The model is not a product built by a company. It is a commons built by a nation.

The Stakes

When a language has no representation in AI, its speakers are excluded from an increasing share of the world’s information infrastructure. They cannot search, cannot dictate, cannot translate, cannot interact with automated systems in their own language. They are forced into someone else’s tongue.

For the 28 Philippine languages classified as “in trouble” and the 11 classified as “dying,” the stakes are existential. A language model trained on a language helps keep that language alive — it creates tools, it generates text, it makes the language useful in digital contexts. It cannot replace living speakers, but it can extend the reach and utility of a language in ways that pure archival cannot.

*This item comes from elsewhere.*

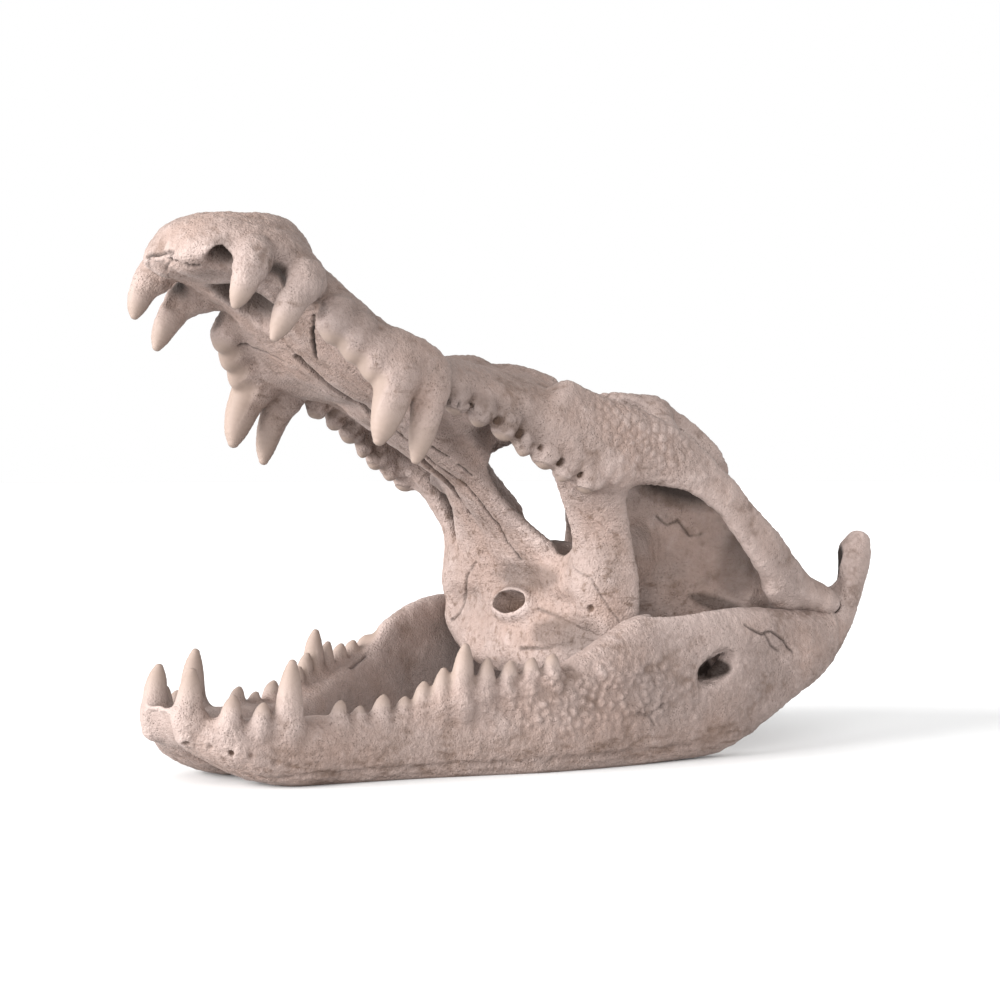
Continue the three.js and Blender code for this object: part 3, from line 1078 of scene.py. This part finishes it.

The Philippines does not need another English language model. It needs infrastructure that treats 180 languages as an asset, not an inconvenience — and that trusts communities to lead the effort.

References: Ethnologue: Languages of the World, 27th ed., ed. David M. Eberhard, Gary F. Simons, and Charles D. Fennig (SIL International, 2024); Andrew Gonzalez, “The Language Planning Situation in the Philippines,” Journal of Multilingual and Multicultural Development 19:5 (1998); Komisyon sa Wikang Filipino, “Atlas of Philippine Languages” (2020). Technical: Taku Kudo and John Richardson, “SentencePiece: A Simple and Language Independent Subword Tokenizer,” EMNLP 2018; Tim Dettmers et al., “QLoRA: Efficient Finetuning of Quantized Language Models,” NeurIPS 2023; Corbin Foucart et al., “WebGPU — All of the Cores, None of the Canvas,” W3C Working Draft (2024); Pratik Joshi et al., “The State and Fate of Linguistic Diversity and Inclusion in the NLP World,” ACL 2020. Community models: Masakhane, “Participatory Research for Low-Resourced Machine Translation,” Findings of EMNLP 2020; AI4Bharat, “IndicNLP Suite,” ACL 2020; Mozilla Common Voice. Governance: CARE Principles for Indigenous Data Governance (Global Indigenous Data Alliance, 2019); Republic Act No. 10173, Data Privacy Act of 2012; United Nations Declaration on the Rights of Indigenous Peoples (2007), Article 13.